There are valid reasons for insisting on parties being national. They are funded from the Exchequer because the funds belong to all Kenyan taxpayers not a section of the population. Similarly , it would not make sense for a winning presidential candidate to garner 50 percent plus one and 25 percent in 24 counties but spare the same criteria for national parties whose membership should be diverse. At least 25 percent membership in half of the counties should be mandatory.

To avoid mischief, a register of party members and prospective candidates should be filed with the Office of the Registrar of Political Parties and nominations for elections should be carried on the same day by the Independent Electoral and Boundaries Commission to forestall movement of voters from one nomination to another.

Cognisant of the foregoing, the Committee of Experts on the Constitution (CoE) addressed some of these disturbing issues in the final draft in the hope that leaders would make organisations ideological and do away with personality cults that characterise the country’s landscape .

However, the good intentions captured in the supreme law have been undermined by political leaders who are in the habit of forming alliances for election purposes or deposing individuals and institutions. The changes in the Political Parties Act are living proof of these parochial interests.

Of late, there is a group formed to lock out an individual in the President Kibaki succession due sometime next year when his second and last term ends. This group does not seem to learn from history. Political alliances and groupings have been temporary and served short term interest. It is not a secret that either of the parties in a coalition get swallowed or part ways as soon as elections are over.
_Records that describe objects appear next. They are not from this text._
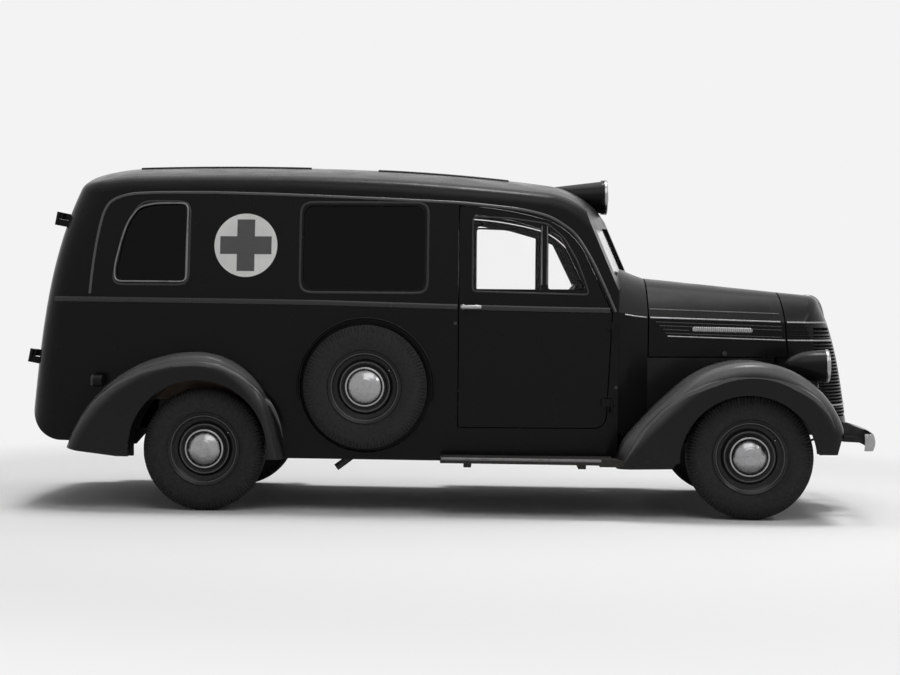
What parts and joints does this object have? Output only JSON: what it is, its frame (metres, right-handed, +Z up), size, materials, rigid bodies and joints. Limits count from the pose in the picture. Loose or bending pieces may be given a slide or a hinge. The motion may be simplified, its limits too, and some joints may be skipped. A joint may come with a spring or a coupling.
{
  "type": "panel-bodied ambulance truck",
  "caption": "Light ambulance truck with a rounded panel body, split windscreen, butterfly hood, opening doors, steered front wheels and a side-mounted spare wheel.",
  "frame": {"origin": "on the ground, under the middle of the vehicle's length and width", "axes": "+X forward along the vehicle, +Y to its left, +Z up"},
  "size_m": [5.0394, 1.83, 2.0775],
  "materials": {
    "body_paint": "near-black gloss enamel",
    "chassis_paint": "black semi-gloss",
    "castings": "black painted iron",
    "tyre_rubber": "black rubber",
    "wheel_paint": "near-black gloss enamel",
    "bright_metal": "bright plated",
    "glass": "clear flat glass",
    "lens_glass": "fluted clear glass",
    "seat_cover": "dark leathercloth",
    "board_rubber": "ribbed black rubber",
    "floor_boards": "oiled planks"
  },
  "bodies": {
    "chassis": {"frame_rails": "chassis_paint", "engine_block": "castings", "radiator": "castings", "leaf_springs": "chassis_paint", "rear_axle": "castings", "front_axle": "castings", "spare_tyre": "tyre_rubber", "spare_wheel": "wheel_paint", "body_side_right": "body_paint", "body_side_left": "body_paint", "roof_panel": "body_paint", "cowl": "body_paint", "floor_pan": "floor_boards", "body_glass": "glass", "grille_shell": "body_paint", "hood_hinge": "bright_metal", "front_fenders": "body_paint", "rear_fenders": "body_paint", "running_boards": "board_rubber", "headlamps": "body_paint", "lamp_lenses": "lens_glass", "tail_lamps": "body_paint", "bumper": "chassis_paint", "roof_lamp": "body_paint", "dashboard": "body_paint", "cab_seat": "seat_cover", "litter_benches": "seat_cover", "exhaust": "castings", "fuel_tank": "chassis_paint"},
    "cab_door_right": {"door_right": "body_paint", "door_glass_right": "glass"},
    "cab_door_left": {"door_left": "body_paint", "door_glass_left": "glass"},
    "rear_door_right": {"rear_door_right": "body_paint", "rear_glass_right": "glass"},
    "rear_door_left": {"rear_door_left": "body_paint", "rear_glass_left": "glass"},
    "hood_right": {"hood_right": "body_paint"},
    "hood_left": {"hood_left": "body_paint"},
    "steering_right": {"knuckle_right": "castings"},
    "steering_left": {"knuckle_left": "castings"},
    "tie_rod": {"tie_rod": "chassis_paint"},
    "wheel_front_right": {"tyre_front_right": "tyre_rubber", "wheel_front_right": "wheel_paint"},
    "wheel_front_left": {"tyre_front_left": "tyre_rubber", "wheel_front_left": "wheel_paint"},
    "wheel_rear_right": {"tyre_rear_right": "tyre_rubber", "wheel_rear_right": "wheel_paint"},
    "wheel_rear_left": {"tyre_rear_left": "tyre_rubber", "wheel_rear_left": "wheel_paint"}
  },
  "joints": [
    {"name": "cab_door_right_swing", "type": "hinge", "parent": "chassis", "child": "cab_door_right", "pos_m": [0.987, -0.706, 0.9], "axis": [0, 0, 1], "range_deg": [0, 65]},
    {"name": "cab_door_left_swing", "type": "hinge", "parent": "chassis", "child": "cab_door_left", "pos_m": [0.987, 0.706, 0.9], "axis": [0, 0, -1], "range_deg": [0, 65]},
    {"name": "rear_door_right_swing", "type": "hinge", "parent": "chassis", "child": "rear_door_right", "pos_m": [-2.49, -0.612, 0.9], "axis": [0.1877, 0, 0.9822], "range_deg": [0, 100]},
    {"name": "rear_door_left_swing", "type": "hinge", "parent": "chassis", "child": "rear_door_left", "pos_m": [-2.49, 0.612, 0.9], "axis": [-0.1877, 0, -0.9822], "range_deg": [0, 100]},
    {"name": "hood_right_lift", "type": "hinge", "parent": "chassis", "child": "hood_right", "pos_m": [1.202, 0, 1.377], "axis": [-0.9964, 0, 0.0846], "range_deg": [0, 55]},
    {"name": "hood_left_lift", "type": "hinge", "parent": "chassis", "child": "hood_left", "pos_m": [1.202, 0, 1.377], "axis": [0.9964, 0, -0.0846], "range_deg": [0, 55]},
    {"name": "steer_right", "type": "hinge", "parent": "chassis", "child": "steering_right", "pos_m": [1.773, -0.64, 0.362], "axis": [0, 0, 1], "range_deg": [-30, 30]},
    {"name": "steer_left", "type": "hinge", "parent": "chassis", "child": "steering_left", "pos_m": [1.773, 0.64, 0.362], "axis": [0, 0, 1], "range_deg": [-30, 30]},
    {"name": "tie_rod_shift", "type": "slide", "parent": "chassis", "child": "tie_rod", "axis": [0, 1, 0], "range_m": [-0.08, 0.08]},
    {"name": "wheel_front_right_spin", "type": "hinge", "parent": "steering_right", "child": "wheel_front_right", "pos_m": [1.773, -0.73, 0.362], "axis": [0, 1, 0], "continuous": true},
    {"name": "wheel_front_left_spin", "type": "hinge", "parent": "steering_left", "child": "wheel_front_left", "pos_m": [1.773, 0.73, 0.362], "axis": [0, 1, 0], "continuous": true},
    {"name": "wheel_rear_right_spin", "type": "hinge", "parent": "chassis", "child": "wheel_rear_right", "pos_m": [-1.402, -0.74, 0.362], "axis": [0, 1, 0], "continuous": true},
    {"name": "wheel_rear_left_spin", "type": "hinge", "parent": "chassis", "child": "wheel_rear_left", "pos_m": [-1.402, 0.74, 0.362], "axis": [0, 1, 0], "continuous": true}
  ],
  "couplings": [
    {"joint": "steer_left", "follows": "steer_right", "ratio": 1},
    {"joint": "tie_rod_shift", "follows": "steer_right", "m_per_rad": -0.15}
  ]
}
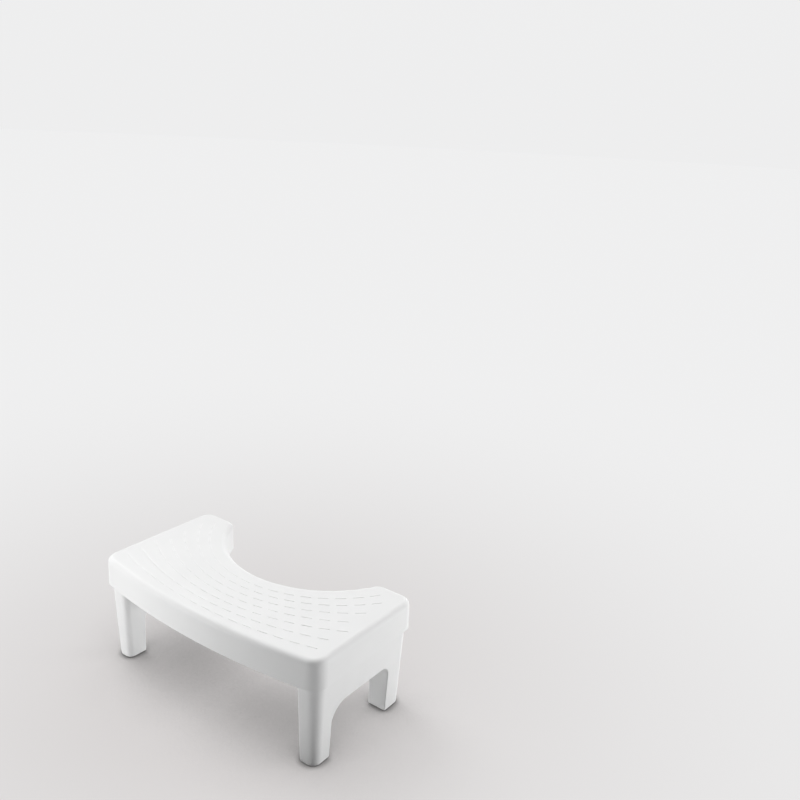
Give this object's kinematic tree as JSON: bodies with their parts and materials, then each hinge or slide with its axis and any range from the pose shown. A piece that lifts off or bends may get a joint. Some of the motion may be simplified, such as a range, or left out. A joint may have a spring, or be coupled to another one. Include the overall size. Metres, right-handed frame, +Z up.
{
  "type": "toilet footstool",
  "caption": "Low white plastic footstool with a bowed front edge, a deep round cut-out at the rear, anti-slip dashes and arched plug-in leg frames.",
  "frame": {"origin": "on the floor, at the bottom centre of the whole stool's box", "axes": "+X along the stool's length to its right end, +Y from the bowed front edge back to the cut-out, +Z up"},
  "size_m": [0.405, 0.2154, 0.16],
  "materials": {
    "deck_shell": "satin moulded",
    "leg_shell": "satin moulded",
    "foot_pad": "matte"
  },
  "bodies": {
    "deck": {"deck": "deck_shell"},
    "leg_frame_left": {"leg_frame_left": "leg_shell", "foot_pad_front_left": "foot_pad", "foot_pad_rear_left": "foot_pad"},
    "leg_frame_right": {"leg_frame_right": "leg_shell", "foot_pad_front_right": "foot_pad", "foot_pad_rear_right": "foot_pad"}
  },
  "joints": [
    {"name": "left_frame_pull", "type": "slide", "parent": "deck", "child": "leg_frame_left", "axis": [0, 0, -1], "range_m": [0, 0.045]},
    {"name": "right_frame_pull", "type": "slide", "parent": "deck", "child": "leg_frame_right", "axis": [0, 0, -1], "range_m": [0, 0.045]}
  ]
}
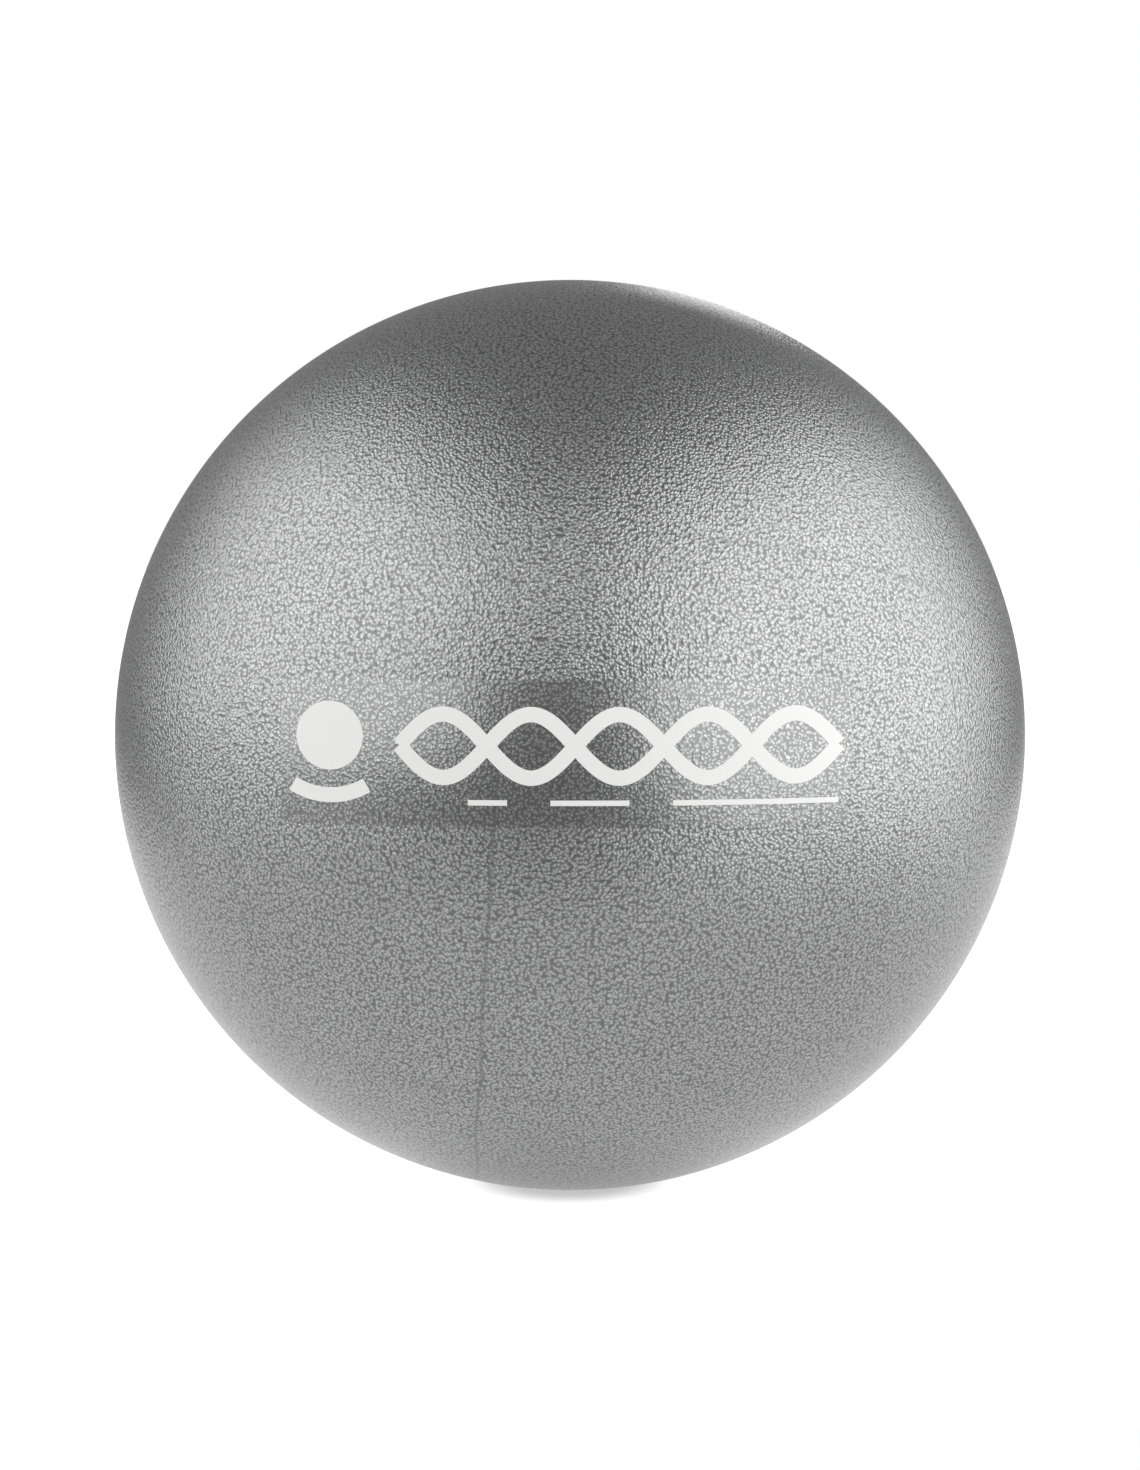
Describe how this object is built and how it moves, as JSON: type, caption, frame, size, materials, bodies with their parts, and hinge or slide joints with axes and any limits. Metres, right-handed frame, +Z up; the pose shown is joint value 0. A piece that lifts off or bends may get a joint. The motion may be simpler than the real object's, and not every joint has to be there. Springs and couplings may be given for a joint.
{
  "type": "exercise ball",
  "caption": "Soft inflatable exercise ball: a thin pebble-grained hollow sphere with a flush pull-out stopper in its filling valve and a flat printed band across its face.",
  "frame": {"origin": "centre of the contact flat that the ball rests on, at the bottom centre of the ball", "axes": "+Z up; -Y towards the front, where the print is; +Y along the valve's axis, out of the ball at the back; +X to the right of a viewer who faces the print"},
  "size_m": [0.25, 0.2505, 0.249],
  "materials": {
    "skin": "silver-grey soft PVC, satin, fine pebble grain",
    "seat": "grey soft PVC, smooth, semi-matte",
    "plug": "off-white polyethylene, smooth, semi-matte",
    "ink": "off-white printing ink, flat and matt"
  },
  "bodies": {
    "ball": {"ball_skin": "skin", "valve_seat": "seat", "print_disc": "ink", "print_cradle": "ink", "print_band": "ink", "print_dash_left": "ink", "print_dash_middle": "ink", "print_dash_right": "ink"},
    "plug": {"valve_plug": "plug"}
  },
  "joints": [
    {"name": "plug_pull", "type": "slide", "parent": "ball", "child": "plug", "axis": [0, 1, 0], "range_m": [0, 0.025]}
  ]
}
The marriage between LDP and the opposition alliance NAK that propelled Kibaki to power on National Rainbow Coalition (NARC) ticket collapsed soon after the 2002 poll. Another example of grouping of convenience is the Party of National Unity (PNU) alliance President Kibaki defended his second term on a PNU ticket.

A Kenyan leader worth the name must and should condemn in the strongest terms possible tribal groupings in a country that is yet to heal from the post election bloody and fatal violence in which more than 1,000 people lost their lives and hundreds of thousands uprooted from their homes. Similarly, the Registrar of Political and the National Cohesion and Integrity Commission should crack the whip on political prostitution and hate mongers.

For Kenya to be a democratic state, the political mindset of the yesteryears has to change. Parliament must and should be an agent of reforms that conform with the peoples’ desire.